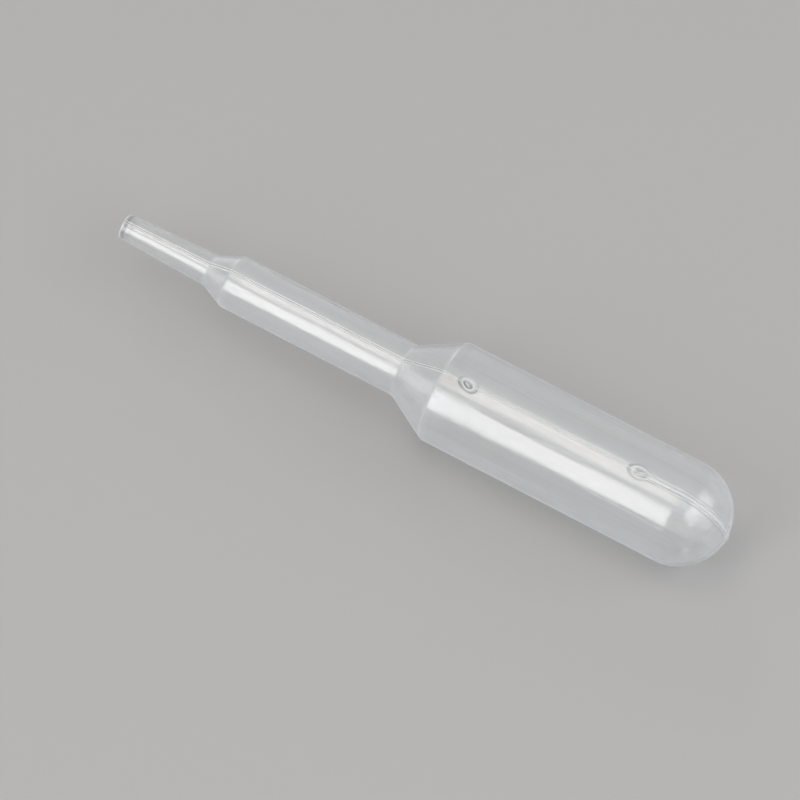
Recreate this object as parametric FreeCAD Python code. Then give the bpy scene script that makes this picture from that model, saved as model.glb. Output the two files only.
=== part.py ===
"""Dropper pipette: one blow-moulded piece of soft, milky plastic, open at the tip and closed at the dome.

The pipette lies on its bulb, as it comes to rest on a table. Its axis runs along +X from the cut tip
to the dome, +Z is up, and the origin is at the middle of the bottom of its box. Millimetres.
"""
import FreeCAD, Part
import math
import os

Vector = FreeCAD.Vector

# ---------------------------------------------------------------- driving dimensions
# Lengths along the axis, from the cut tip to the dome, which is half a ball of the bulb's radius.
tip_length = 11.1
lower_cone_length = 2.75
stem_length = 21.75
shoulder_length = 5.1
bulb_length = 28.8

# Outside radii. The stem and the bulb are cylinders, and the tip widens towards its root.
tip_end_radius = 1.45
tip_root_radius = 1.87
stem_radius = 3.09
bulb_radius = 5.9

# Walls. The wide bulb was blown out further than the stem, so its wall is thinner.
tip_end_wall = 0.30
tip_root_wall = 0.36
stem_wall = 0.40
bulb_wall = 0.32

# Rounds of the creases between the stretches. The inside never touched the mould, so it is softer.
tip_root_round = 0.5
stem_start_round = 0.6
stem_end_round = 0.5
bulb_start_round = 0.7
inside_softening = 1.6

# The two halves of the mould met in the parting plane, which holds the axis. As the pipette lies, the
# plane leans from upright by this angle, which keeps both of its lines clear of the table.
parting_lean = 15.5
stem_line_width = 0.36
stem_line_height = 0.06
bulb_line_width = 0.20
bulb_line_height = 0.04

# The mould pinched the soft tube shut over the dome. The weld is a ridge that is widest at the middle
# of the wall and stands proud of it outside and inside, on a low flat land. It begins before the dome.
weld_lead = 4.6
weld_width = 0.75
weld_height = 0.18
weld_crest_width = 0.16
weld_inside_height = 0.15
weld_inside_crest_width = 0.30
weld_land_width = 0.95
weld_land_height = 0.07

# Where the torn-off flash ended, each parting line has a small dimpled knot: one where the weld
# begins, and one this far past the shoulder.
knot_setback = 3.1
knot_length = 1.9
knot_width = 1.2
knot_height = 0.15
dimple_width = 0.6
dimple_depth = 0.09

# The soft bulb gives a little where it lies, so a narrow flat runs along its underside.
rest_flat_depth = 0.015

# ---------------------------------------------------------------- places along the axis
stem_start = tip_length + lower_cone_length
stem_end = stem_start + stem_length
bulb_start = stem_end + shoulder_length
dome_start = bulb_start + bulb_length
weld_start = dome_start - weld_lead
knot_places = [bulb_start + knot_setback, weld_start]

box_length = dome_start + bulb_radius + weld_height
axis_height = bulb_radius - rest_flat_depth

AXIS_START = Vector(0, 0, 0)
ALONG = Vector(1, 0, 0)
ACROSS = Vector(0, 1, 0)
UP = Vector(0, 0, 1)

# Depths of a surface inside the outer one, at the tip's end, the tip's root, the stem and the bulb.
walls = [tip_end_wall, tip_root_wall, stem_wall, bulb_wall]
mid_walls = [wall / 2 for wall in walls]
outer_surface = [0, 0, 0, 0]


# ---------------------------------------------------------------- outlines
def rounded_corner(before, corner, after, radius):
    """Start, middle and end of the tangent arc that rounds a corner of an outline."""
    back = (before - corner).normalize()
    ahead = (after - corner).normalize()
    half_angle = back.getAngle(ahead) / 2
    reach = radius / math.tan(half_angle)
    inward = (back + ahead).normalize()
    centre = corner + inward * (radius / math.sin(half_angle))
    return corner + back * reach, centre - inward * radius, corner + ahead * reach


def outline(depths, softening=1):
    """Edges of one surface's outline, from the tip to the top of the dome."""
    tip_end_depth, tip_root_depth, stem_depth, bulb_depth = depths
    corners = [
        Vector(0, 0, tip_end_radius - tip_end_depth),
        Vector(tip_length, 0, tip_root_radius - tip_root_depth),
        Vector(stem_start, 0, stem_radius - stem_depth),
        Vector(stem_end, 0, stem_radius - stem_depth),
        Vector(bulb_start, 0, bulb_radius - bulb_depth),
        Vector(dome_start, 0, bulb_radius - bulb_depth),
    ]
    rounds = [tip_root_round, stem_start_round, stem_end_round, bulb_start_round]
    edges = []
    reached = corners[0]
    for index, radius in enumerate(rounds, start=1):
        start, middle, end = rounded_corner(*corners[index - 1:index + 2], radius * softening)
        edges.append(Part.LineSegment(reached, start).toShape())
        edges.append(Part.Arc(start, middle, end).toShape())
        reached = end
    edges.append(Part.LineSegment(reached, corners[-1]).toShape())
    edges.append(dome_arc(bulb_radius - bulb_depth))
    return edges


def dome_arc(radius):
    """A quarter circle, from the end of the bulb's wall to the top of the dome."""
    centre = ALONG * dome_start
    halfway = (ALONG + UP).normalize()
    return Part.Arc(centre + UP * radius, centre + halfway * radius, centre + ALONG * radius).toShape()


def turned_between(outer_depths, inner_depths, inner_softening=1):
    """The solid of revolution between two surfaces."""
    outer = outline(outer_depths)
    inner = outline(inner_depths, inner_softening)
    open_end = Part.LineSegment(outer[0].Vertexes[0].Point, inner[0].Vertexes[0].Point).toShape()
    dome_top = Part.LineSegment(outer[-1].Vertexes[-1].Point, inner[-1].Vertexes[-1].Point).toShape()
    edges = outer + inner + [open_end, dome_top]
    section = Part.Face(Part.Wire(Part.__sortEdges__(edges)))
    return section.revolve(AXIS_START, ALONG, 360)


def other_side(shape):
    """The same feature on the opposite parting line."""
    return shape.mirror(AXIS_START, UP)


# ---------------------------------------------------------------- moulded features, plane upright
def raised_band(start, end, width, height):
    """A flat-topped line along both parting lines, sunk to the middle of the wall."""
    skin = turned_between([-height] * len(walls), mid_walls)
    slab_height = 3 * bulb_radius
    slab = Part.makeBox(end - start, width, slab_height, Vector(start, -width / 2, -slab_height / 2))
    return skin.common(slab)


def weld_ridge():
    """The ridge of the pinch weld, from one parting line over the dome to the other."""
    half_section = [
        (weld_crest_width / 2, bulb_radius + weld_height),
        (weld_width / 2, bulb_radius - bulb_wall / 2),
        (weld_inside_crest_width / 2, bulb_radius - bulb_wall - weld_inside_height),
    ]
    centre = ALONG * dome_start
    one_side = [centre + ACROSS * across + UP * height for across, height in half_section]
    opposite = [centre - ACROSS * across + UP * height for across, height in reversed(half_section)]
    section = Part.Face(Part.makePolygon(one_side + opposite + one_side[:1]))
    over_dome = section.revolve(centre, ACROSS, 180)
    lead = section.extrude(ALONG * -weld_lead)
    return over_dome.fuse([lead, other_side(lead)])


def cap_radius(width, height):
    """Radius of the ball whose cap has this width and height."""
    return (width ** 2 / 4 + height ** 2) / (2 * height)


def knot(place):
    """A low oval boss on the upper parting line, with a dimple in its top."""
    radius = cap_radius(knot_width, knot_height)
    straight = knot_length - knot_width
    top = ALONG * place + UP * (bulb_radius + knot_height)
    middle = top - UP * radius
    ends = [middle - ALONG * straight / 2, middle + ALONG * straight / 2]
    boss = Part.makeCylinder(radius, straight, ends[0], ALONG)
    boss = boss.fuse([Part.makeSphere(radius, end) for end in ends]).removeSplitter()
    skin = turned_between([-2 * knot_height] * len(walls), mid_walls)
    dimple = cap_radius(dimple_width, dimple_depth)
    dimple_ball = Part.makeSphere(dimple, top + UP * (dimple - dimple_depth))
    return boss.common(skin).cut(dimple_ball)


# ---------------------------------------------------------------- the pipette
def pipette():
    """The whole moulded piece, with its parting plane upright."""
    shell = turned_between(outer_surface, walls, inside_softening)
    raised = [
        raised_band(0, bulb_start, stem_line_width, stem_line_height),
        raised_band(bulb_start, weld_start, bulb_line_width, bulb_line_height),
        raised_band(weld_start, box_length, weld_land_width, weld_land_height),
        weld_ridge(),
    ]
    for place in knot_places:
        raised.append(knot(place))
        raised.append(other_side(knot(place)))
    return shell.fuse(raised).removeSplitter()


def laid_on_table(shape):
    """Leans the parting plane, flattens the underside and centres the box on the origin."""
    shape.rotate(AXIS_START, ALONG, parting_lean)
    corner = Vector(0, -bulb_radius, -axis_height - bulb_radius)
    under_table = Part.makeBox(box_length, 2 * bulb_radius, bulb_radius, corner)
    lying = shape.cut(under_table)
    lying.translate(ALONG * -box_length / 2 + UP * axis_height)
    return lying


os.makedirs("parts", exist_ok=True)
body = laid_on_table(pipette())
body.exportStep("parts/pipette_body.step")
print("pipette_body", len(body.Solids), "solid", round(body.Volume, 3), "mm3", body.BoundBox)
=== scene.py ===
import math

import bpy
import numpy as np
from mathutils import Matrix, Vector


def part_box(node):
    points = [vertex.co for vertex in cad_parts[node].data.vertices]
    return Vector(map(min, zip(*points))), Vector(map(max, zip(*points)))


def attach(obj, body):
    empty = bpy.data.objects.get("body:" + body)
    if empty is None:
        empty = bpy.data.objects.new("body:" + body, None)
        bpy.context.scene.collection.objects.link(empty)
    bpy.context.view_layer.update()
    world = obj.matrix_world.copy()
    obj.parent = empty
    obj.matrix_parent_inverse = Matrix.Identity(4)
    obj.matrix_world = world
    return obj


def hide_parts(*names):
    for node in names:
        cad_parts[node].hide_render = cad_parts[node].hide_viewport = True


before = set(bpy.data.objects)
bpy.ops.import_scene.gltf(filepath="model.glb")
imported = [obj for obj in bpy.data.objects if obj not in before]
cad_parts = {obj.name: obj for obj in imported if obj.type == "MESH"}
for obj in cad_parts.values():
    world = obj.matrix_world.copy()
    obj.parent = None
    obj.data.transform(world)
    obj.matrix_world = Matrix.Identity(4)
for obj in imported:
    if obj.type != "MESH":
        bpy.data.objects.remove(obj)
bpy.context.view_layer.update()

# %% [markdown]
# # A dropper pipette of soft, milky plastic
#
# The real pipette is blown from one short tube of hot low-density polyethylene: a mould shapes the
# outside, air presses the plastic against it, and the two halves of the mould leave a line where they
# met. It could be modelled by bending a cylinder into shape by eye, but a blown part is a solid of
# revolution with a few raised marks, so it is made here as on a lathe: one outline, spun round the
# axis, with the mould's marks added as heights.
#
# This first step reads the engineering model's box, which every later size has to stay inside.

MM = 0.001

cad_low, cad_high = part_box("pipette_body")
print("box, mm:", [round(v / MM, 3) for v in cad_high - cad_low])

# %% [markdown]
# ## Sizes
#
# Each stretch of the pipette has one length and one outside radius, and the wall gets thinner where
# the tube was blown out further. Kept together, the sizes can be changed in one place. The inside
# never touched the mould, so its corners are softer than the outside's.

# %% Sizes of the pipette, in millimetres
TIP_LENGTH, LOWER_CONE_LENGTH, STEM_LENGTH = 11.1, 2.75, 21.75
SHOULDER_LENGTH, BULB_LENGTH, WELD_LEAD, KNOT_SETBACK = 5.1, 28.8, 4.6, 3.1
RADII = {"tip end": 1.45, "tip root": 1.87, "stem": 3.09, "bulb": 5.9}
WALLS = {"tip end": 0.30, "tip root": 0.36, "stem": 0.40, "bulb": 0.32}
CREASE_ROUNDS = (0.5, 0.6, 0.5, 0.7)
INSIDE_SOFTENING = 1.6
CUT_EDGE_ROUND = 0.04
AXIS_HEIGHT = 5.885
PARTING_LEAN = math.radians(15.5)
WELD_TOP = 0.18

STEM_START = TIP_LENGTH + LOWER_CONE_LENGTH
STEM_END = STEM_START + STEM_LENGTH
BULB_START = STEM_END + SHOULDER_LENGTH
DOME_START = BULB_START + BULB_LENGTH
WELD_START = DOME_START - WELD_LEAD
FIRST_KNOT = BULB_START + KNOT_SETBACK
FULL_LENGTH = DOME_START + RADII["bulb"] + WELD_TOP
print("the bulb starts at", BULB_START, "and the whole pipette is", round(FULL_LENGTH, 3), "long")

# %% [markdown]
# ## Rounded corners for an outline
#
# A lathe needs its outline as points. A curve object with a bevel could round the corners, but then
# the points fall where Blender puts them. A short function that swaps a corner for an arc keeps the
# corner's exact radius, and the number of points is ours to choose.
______
▶ [SET EXERCISE] Return exactly, and only, the lines from the one containing "shape.rotate(AXIS_START, ALONG, parting_lean)" down to the one containing "obj.data.transform(world)", with both of those lines included.

▶ [EXERCISE RESPONSE]
    shape.rotate(AXIS_START, ALONG, parting_lean)
    corner = Vector(0, -bulb_radius, -axis_height - bulb_radius)
    under_table = Part.makeBox(box_length, 2 * bulb_radius, bulb_radius, corner)
    lying = shape.cut(under_table)
    lying.translate(ALONG * -box_length / 2 + UP * axis_height)
    return lying


os.makedirs("parts", exist_ok=True)
body = laid_on_table(pipette())
body.exportStep("parts/pipette_body.step")
print("pipette_body", len(body.Solids), "solid", round(body.Volume, 3), "mm3", body.BoundBox)
=== scene.py ===
import math

import bpy
import numpy as np
from mathutils import Matrix, Vector


def part_box(node):
    points = [vertex.co for vertex in cad_parts[node].data.vertices]
    return Vector(map(min, zip(*points))), Vector(map(max, zip(*points)))


def attach(obj, body):
    empty = bpy.data.objects.get("body:" + body)
    if empty is None:
        empty = bpy.data.objects.new("body:" + body, None)
        bpy.context.scene.collection.objects.link(empty)
    bpy.context.view_layer.update()
    world = obj.matrix_world.copy()
    obj.parent = empty
    obj.matrix_parent_inverse = Matrix.Identity(4)
    obj.matrix_world = world
    return obj


def hide_parts(*names):
    for node in names:
        cad_parts[node].hide_render = cad_parts[node].hide_viewport = True


before = set(bpy.data.objects)
bpy.ops.import_scene.gltf(filepath="model.glb")
imported = [obj for obj in bpy.data.objects if obj not in before]
cad_parts = {obj.name: obj for obj in imported if obj.type == "MESH"}
for obj in cad_parts.values():
    world = obj.matrix_world.copy()
    obj.parent = None
    obj.data.transform(world)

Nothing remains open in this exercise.